What needs to be done
Begin with the line that contains "obj.matrix_parent_inverse = Matrix.Identity(4)", end with the line that contains "STEERING = Matrix.Translation(STEER_FOOT)", and extract exactly that stretch of lines.

Data records

--- Begin ---

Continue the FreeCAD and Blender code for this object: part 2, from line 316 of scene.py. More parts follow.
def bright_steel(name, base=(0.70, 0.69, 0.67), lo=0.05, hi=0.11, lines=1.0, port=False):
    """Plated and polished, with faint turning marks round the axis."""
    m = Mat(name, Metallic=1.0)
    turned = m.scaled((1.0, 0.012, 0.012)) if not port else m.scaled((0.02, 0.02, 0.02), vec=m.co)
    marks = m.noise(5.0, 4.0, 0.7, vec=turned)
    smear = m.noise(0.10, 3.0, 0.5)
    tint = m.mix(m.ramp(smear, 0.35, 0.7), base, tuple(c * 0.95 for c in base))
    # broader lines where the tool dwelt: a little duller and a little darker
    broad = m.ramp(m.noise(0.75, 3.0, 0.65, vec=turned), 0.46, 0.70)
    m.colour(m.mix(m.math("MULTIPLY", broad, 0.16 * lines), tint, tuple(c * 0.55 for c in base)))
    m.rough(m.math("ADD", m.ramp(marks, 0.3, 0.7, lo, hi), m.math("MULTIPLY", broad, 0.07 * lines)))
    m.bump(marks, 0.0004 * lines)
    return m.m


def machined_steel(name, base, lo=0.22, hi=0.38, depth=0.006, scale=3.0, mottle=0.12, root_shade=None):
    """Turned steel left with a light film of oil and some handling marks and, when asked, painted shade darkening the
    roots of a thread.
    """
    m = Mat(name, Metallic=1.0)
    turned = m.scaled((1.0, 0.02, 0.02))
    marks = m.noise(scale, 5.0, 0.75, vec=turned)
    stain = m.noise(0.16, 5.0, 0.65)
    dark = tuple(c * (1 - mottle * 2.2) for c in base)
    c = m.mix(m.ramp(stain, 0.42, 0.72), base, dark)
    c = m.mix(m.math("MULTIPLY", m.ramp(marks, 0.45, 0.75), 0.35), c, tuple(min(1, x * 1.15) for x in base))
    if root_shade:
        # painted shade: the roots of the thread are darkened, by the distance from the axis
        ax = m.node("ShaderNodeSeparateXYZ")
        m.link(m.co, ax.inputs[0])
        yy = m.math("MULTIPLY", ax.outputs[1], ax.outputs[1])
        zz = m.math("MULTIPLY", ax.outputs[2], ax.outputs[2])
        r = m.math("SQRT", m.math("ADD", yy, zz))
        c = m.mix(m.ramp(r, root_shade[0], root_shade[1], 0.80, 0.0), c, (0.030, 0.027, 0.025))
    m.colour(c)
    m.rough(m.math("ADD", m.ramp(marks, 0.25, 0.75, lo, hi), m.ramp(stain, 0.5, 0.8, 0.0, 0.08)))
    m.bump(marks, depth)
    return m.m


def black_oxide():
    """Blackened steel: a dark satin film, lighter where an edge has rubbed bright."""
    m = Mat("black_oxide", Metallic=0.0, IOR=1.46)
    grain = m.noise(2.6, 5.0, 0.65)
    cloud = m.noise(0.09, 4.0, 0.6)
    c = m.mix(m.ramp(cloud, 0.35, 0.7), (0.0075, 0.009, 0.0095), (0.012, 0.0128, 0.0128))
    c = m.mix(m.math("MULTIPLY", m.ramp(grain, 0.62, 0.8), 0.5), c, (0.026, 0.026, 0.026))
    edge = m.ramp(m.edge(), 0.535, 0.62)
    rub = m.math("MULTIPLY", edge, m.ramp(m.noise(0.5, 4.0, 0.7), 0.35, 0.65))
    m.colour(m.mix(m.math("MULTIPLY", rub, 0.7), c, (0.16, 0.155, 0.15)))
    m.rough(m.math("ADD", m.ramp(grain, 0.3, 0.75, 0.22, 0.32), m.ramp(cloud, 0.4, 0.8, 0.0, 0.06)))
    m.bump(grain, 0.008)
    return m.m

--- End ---
--- Begin ---

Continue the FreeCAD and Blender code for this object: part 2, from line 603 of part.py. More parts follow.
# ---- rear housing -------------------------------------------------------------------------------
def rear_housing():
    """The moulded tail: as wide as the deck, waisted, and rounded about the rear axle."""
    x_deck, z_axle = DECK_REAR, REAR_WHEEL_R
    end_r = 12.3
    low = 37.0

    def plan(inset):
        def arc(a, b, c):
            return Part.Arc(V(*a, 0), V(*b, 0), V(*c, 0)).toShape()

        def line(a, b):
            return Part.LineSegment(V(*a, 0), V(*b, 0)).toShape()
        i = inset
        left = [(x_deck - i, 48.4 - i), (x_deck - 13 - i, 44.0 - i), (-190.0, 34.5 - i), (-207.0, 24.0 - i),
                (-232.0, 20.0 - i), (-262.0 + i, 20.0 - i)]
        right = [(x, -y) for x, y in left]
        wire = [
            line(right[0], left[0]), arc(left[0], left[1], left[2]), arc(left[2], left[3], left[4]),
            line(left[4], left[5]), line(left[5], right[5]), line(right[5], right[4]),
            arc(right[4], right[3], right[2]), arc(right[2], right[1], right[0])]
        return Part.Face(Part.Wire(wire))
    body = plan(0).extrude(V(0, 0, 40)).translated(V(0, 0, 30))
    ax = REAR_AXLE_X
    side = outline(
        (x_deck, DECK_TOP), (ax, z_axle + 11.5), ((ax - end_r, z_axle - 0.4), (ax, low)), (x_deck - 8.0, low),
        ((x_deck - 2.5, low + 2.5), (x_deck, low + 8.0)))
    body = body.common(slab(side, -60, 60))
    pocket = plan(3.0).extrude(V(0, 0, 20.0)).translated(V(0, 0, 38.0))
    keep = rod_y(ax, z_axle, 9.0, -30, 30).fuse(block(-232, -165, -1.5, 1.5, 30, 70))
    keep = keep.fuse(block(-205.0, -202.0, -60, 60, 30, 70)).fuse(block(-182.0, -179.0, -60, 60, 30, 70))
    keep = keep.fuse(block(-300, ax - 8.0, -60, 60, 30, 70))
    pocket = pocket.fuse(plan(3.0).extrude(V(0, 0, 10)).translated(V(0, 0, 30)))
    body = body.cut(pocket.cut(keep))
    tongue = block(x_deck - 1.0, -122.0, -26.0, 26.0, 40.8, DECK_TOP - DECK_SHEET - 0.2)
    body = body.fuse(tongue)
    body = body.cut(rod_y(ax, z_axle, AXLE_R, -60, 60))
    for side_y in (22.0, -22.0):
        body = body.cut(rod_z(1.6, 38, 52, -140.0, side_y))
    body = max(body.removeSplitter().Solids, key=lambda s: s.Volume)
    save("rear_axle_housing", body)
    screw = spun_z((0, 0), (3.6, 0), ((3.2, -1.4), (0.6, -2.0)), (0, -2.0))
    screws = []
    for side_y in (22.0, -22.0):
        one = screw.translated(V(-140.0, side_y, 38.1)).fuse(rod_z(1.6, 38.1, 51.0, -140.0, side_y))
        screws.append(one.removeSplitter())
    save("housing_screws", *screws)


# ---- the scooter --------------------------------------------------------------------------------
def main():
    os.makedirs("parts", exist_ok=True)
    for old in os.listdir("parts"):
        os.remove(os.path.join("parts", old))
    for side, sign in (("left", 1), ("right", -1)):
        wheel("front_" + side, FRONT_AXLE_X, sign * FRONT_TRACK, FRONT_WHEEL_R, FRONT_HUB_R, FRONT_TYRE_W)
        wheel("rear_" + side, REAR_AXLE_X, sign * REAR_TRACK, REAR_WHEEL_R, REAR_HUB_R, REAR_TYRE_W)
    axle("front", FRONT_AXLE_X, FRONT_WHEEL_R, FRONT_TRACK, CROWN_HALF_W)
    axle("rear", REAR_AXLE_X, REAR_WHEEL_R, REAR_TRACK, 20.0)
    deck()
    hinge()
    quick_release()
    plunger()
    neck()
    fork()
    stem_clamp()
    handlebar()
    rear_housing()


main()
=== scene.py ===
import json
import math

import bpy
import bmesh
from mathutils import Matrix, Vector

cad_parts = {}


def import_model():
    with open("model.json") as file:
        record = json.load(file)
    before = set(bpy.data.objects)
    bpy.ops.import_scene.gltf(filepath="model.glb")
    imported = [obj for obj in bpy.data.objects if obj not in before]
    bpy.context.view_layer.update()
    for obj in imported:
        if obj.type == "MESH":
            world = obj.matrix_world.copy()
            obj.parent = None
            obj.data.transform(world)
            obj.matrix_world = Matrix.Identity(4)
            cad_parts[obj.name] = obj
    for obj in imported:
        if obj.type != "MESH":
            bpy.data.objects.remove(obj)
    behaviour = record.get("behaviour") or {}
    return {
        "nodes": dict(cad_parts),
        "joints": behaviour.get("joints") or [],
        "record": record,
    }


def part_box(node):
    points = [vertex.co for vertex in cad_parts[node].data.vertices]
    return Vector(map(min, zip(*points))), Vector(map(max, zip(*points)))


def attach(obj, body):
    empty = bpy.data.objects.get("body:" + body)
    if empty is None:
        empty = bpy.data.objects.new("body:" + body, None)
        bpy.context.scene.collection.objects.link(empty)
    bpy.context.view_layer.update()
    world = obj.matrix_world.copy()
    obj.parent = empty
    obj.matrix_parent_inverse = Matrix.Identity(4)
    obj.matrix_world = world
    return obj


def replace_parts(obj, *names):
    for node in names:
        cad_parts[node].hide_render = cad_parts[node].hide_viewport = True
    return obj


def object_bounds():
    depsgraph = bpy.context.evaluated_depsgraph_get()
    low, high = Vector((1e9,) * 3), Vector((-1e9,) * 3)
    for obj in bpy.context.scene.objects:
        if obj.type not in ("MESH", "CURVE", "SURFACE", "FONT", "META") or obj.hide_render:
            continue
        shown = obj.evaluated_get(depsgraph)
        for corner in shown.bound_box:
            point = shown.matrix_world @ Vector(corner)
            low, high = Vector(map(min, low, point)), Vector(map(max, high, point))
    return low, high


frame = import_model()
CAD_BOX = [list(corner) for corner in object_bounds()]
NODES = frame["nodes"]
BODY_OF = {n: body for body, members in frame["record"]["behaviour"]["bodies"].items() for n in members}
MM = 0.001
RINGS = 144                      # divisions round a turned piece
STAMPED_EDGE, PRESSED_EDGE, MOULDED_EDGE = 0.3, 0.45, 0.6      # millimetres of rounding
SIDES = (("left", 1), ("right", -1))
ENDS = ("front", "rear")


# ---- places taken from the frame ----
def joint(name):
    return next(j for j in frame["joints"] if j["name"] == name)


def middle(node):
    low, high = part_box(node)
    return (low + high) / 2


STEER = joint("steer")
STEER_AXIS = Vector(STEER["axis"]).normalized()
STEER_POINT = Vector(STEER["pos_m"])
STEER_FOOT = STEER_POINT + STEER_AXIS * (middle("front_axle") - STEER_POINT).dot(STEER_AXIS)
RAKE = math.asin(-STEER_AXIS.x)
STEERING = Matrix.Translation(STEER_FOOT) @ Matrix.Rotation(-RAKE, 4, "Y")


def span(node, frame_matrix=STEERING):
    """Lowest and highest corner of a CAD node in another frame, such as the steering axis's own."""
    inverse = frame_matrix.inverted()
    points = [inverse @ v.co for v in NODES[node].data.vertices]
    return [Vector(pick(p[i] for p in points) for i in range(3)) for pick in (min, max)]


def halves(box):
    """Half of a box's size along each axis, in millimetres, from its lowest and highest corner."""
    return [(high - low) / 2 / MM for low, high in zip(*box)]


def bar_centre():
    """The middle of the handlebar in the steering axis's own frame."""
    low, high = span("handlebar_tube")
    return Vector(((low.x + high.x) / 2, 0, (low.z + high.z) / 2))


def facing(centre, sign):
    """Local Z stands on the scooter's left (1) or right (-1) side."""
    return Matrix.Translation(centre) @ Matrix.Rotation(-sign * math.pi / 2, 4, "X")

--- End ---
--- Begin ---

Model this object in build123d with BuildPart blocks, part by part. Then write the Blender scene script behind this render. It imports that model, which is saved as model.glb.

--- End ---

Exercise result
    obj.matrix_parent_inverse = Matrix.Identity(4)
    obj.matrix_world = world
    return obj


def replace_parts(obj, *names):
    for node in names:
        cad_parts[node].hide_render = cad_parts[node].hide_viewport = True
    return obj


def object_bounds():
    depsgraph = bpy.context.evaluated_depsgraph_get()
    low, high = Vector((1e9,) * 3), Vector((-1e9,) * 3)
    for obj in bpy.context.scene.objects:
        if obj.type not in ("MESH", "CURVE", "SURFACE", "FONT", "META") or obj.hide_render:
            continue
        shown = obj.evaluated_get(depsgraph)
        for corner in shown.bound_box:
            point = shown.matrix_world @ Vector(corner)
            low, high = Vector(map(min, low, point)), Vector(map(max, high, point))
    return low, high


frame = import_model()
CAD_BOX = [list(corner) for corner in object_bounds()]
NODES = frame["nodes"]
BODY_OF = {n: body for body, members in frame["record"]["behaviour"]["bodies"].items() for n in members}
MM = 0.001
RINGS = 144                      # divisions round a turned piece
STAMPED_EDGE, PRESSED_EDGE, MOULDED_EDGE = 0.3, 0.45, 0.6      # millimetres of rounding
SIDES = (("left", 1), ("right", -1))
ENDS = ("front", "rear")


# ---- places taken from the frame ----
def joint(name):
    return next(j for j in frame["joints"] if j["name"] == name)


def middle(node):
    low, high = part_box(node)
    return (low + high) / 2


STEER = joint("steer")
STEER_AXIS = Vector(STEER["axis"]).normalized()
STEER_POINT = Vector(STEER["pos_m"])
STEER_FOOT = STEER_POINT + STEER_AXIS * (middle("front_axle") - STEER_POINT).dot(STEER_AXIS)
RAKE = math.asin(-STEER_AXIS.x)
STEERING = Matrix.Translation(STEER_FOOT) @ Matrix.Rotation(-RAKE, 4, "Y")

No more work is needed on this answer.